Other water features you might consider include misters, fountains, or small, decorative waterfalls. There are solar-powered versions of many water features, so you can keep things simple.
When birds find food and water there is a good chance they may choose to nest on or near your property. The next step is to include the appropriate vegetation.
Shelter and Vegetation
The ideal cardinal habitat is at the edge of a forest with lots of low, dense trees, bushes and thickets. If you live in the country like I do there is a good chance your yard is at the edge of a forest or woodland, so you are halfway there.
In addition to planting berry bushes as mentioned above, you may consider adding low-growing shrubs and plants to your yard. One thing I’ve done is take a look at what is already naturally growing at the edges of my yard.
I try to encourage plants and bushes that are good for birds, even if they are things most people would hack down. There are wild blackberry bushes for cardinals and other fruit eaters, thorn bushes, wild thistle for the goldfinches and lots of low scrub bushes for cover.

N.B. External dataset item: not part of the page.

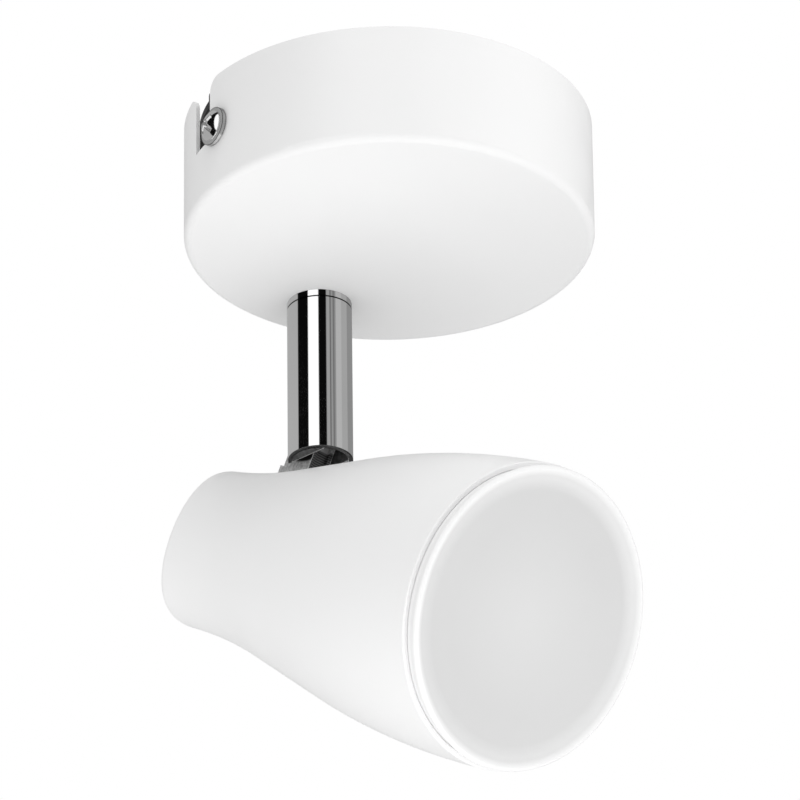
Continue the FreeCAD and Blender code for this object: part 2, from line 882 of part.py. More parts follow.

I also have some apple and pear trees that provide a canopy over the bird feeders. This is important, as it shelters birds from aerial predators.
My yard is ringed by decade-old blue spruce trees, which the cardinals seem to love. As ground feeders they are able to scamper under them as well as perch on them. They’ve also nested in a large pine tree in a nearby field.
If you don’t live in the country or can’t encourage this kind of habitat on your property consider planting attractive, indigenous small trees and shrubbery.
Note: Fruits and berries that are good for birds may not be good for people or other animals. Be sure to do your research before adding any fruit-bearing tree to your yard.
Attracting Cardinals in Winter
The northern cardinal does not typically migrate, meaning you get to see this beautiful bird year round.
But winters can be hard in the northernmost parts of their range. Natural foods are hard to come by. While birds can get by on their own if they have to, a little help from us goes a long way.
One way to get birds to stick around your yard through every season is to make sure you keep feeding them in winter. The foods mentioned above (especially sunflower seeds) can give birds the energy they need to survive the brutal cold.
Water is still important, even in the winter months. If your birdbaths freezes in the winter you can use a birdbath heater to make sure water is still accessible.
Bushes and trees that produce berries in the fall will give fruit-eating birds like cardinals a little extra push going into the lean months. In addition, the cover they provide offers protection from the cold and snow.
Bright Red Birds in Your Garden
I consider cardinals one of the key species in my area, as far as backyard birding goes. Chickadees are fearless, nuthatches are quick, and blue jays are mean enough to face anything. But some birds need the right environment to make them feel safe and comfortable, or they simply won’t come around.
That means not only the right food and feeder, but water, vegetation and everything else that makes up a safe bird sanctuary. Making some easy changes such as these to your property is a great way to get started in bird watching.
When the cardinals come around, I figure I’m doing something right. I want my backyard to be a place where birds are safe and have everything they need to thrive.
Good luck attracting the northern cardinal to your own garden or yard.